Object modeling scripts:

##########

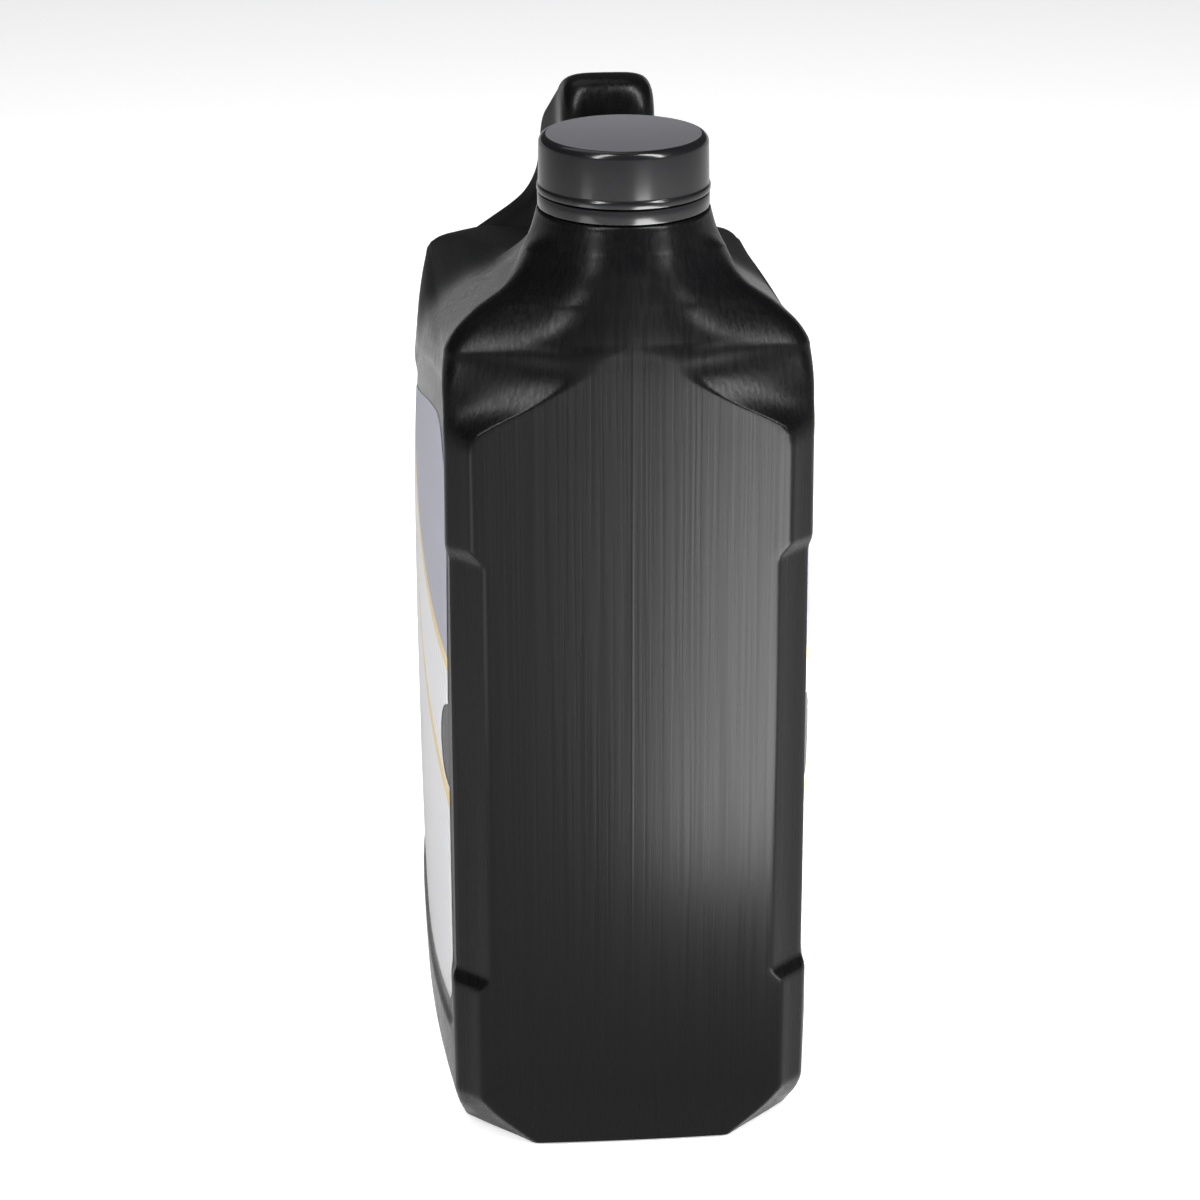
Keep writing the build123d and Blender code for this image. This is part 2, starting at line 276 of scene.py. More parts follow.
def section_points(row, counts):
    """Sections of the body, one for each row of values, as points in space.

    A section is a polygon of ten corners in a plane that may tilt to the back, where the
    shoulder's sections sag by the product of their distances from the front and the back.
    Its corners become arcs, and those of the wide faces are as large as their neighbours
    leave room for."""
    (front_y, front_z, back_y, back_z, panel, corner, setback, middle, back_panel,
     back_corner, back_setback, panel_r, corner_r) = row.T
    length = np.hypot(back_y - front_y, back_z - front_z)
    stretch = length / (back_y - front_y)
    apex = (corner + back_corner) / 2
    apex = apex + (middle - apex) * BOW_REACH
    zero = np.zeros_like(length)
    right = [(panel, zero), (corner, setback * stretch), (apex, length / 2),
             (back_corner, length - back_setback * stretch), (back_panel, length)]
    corners = np.array(right + [(-x, s) for x, s in reversed(right)]).transpose(2, 0, 1)
    before = np.roll(corners, 1, axis=1) - corners
    after = np.roll(corners, -1, axis=1) - corners
    room = np.linalg.norm(before, axis=2), np.linalg.norm(after, axis=2)
    before, after = before / room[0][..., None], after / room[1][..., None]
    half = np.arccos(np.clip((before * after).sum(2), -1, 1)) / 2
    radii = np.stack([panel_r, corner_r, zero, corner_r, panel_r] * 2, axis=1)
    reach = np.minimum(radii / np.tan(half), np.minimum(room[0], room[1]) * ARC_SHARE)
    radii = reach * np.tan(half)
    for bow in (2, 7):
        reach[:, bow] = np.minimum(room[0][:, bow] - reach[:, bow - 1],
                                   room[1][:, bow] - reach[:, bow + 1]) - 0.6
        radii[:, bow] = reach[:, bow] * np.tan(half[:, bow])
    bisector = before + after
    bisector /= np.linalg.norm(bisector, axis=2, keepdims=True)
    centre = corners + bisector * (radii / np.sin(half))[..., None]
    first = corners + before * reach[..., None] - centre
    last = corners + after * reach[..., None] - centre
    turn = math.pi - 2 * half
    parts = []
    for k in range(10):
        arc_count, line_count = counts[k]
        t = np.linspace(0, 1, arc_count)[None, :, None]
        angle = turn[:, k, None, None]
        arc = np.sin((1 - t) * angle) * first[:, k, None] + np.sin(t * angle) * last[:, k, None]
        parts.append(centre[:, k, None] + arc / np.sin(angle))
        start, end = centre[:, k] + last[:, k], centre[:, (k + 1) % 10] + first[:, (k + 1) % 10]
        t = np.linspace(0, 1, line_count + 2)[1:-1][None, :, None]
        parts.append(start[:, None] * (1 - t) + end[:, None] * t)
    flat = np.concatenate(parts, axis=1)
    along = flat[..., 1] / length[:, None]
    y = front_y[:, None] + along * (back_y - front_y)[:, None]
    sag = SAG * smooth_step((front_z - SAG_LOW) / 14) * smooth_step((SAG_HIGH - front_z) / 8)
    way = along + sag[:, None] * along * (1 - along)
    z = front_z[:, None] + way * (back_z - front_z)[:, None]
    return np.stack([flat[..., 0], y, z], axis=-1)


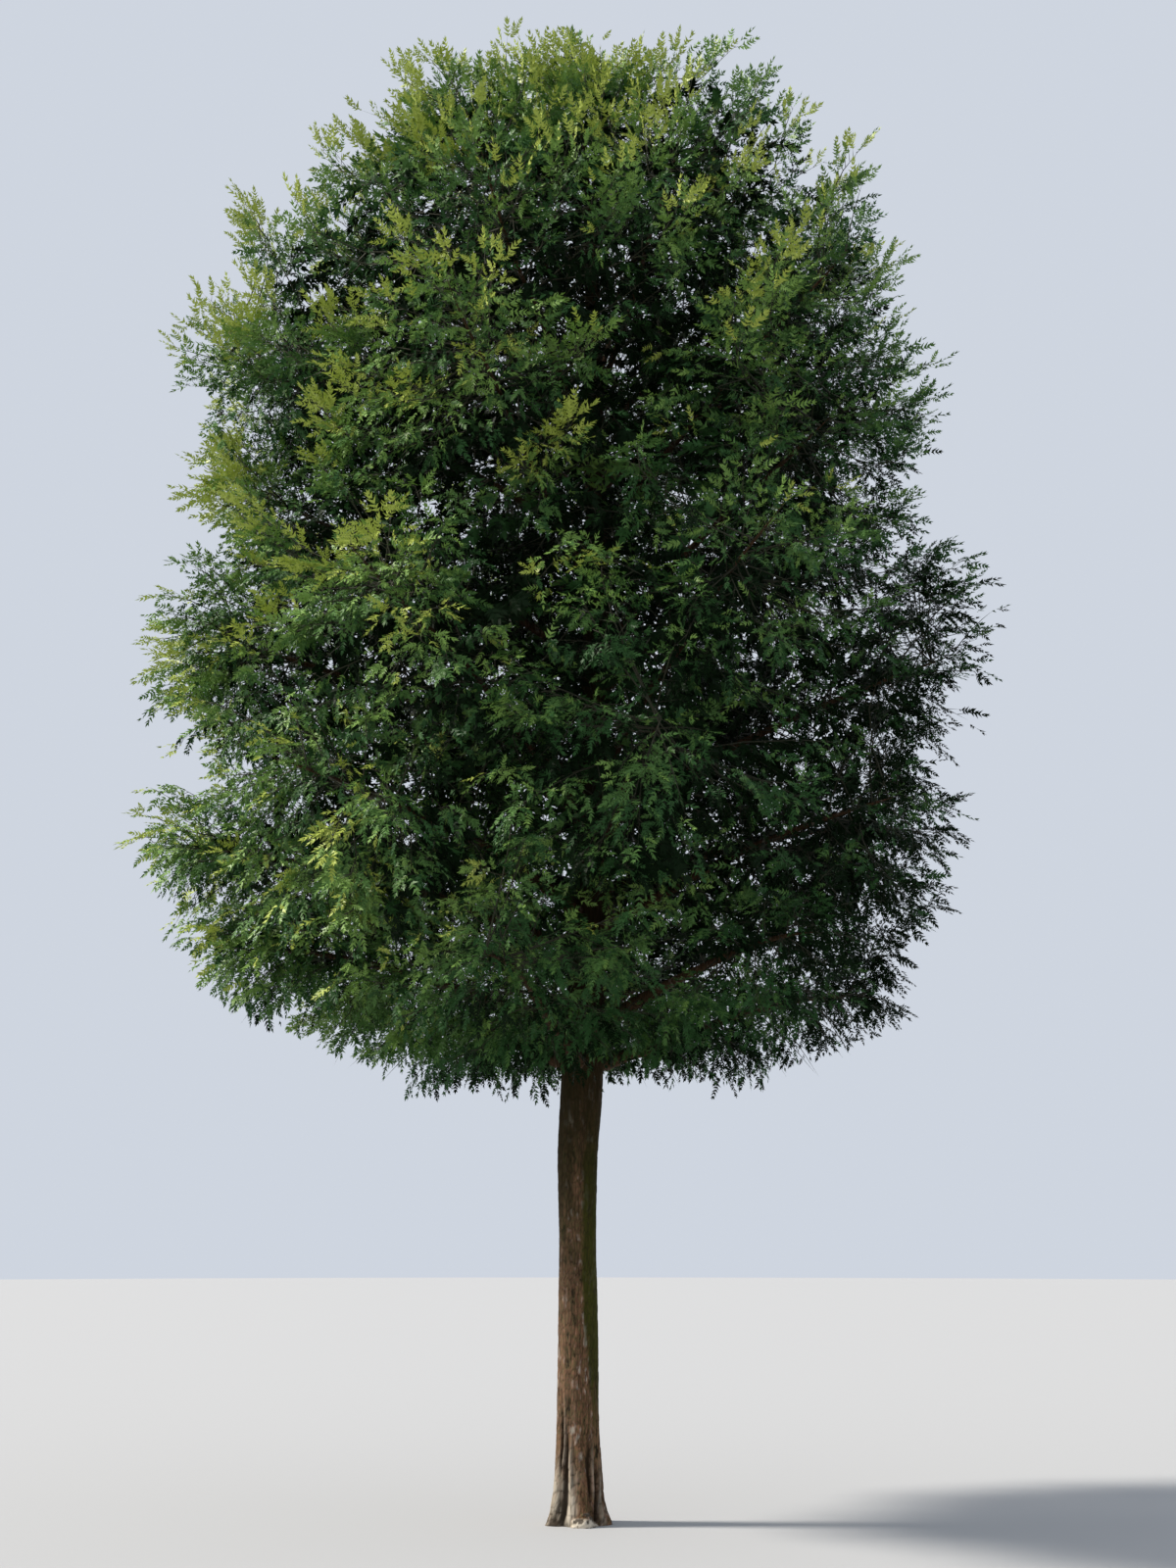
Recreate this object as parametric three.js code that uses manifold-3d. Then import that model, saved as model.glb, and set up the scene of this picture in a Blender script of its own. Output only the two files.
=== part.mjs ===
// A common yew grown as a standard: one clear trunk with a root flare, boughs in tiers round it,
// and a mass of needled twigs at the end of each bough and round the upper trunk.
// Millimetres, +Z up. The origin is the middle of the trunk's flat cut at ground level.
// +X is the side with the fuller top, -Y is the front, and azimuths turn from +X towards +Y.

import * as THREE from "three";
import { mergeVertices } from "three/addons/utils/BufferGeometryUtils.js";
import Module from "manifold-3d";

const wasm = await Module();
wasm.setup();

// The whole tree
const HEIGHT = 9000;
const CLEARANCE = 0.3;
const SEED = 41;

// The trunk: rows of height and radius, from the flared foot to the cut under the leader
const TRUNK_PROFILE = [
  [0, 172],
  [70, 152],
  [180, 136],
  [400, 122],
  [900, 112],
  [1700, 108],
  [2350, 122],
  [2900, 116],
  [3700, 102],
  [4700, 86],
  [5800, 66],
  [6900, 45],
  [7700, 28],
  [8200, 16],
];
const TRUNK_TOP = 8200;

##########

> _EXERCISE_: Of all the lines in the listing above, how many include "Blender"? Write only the number.

> _ANSWER TO THE PROBLEM_: 2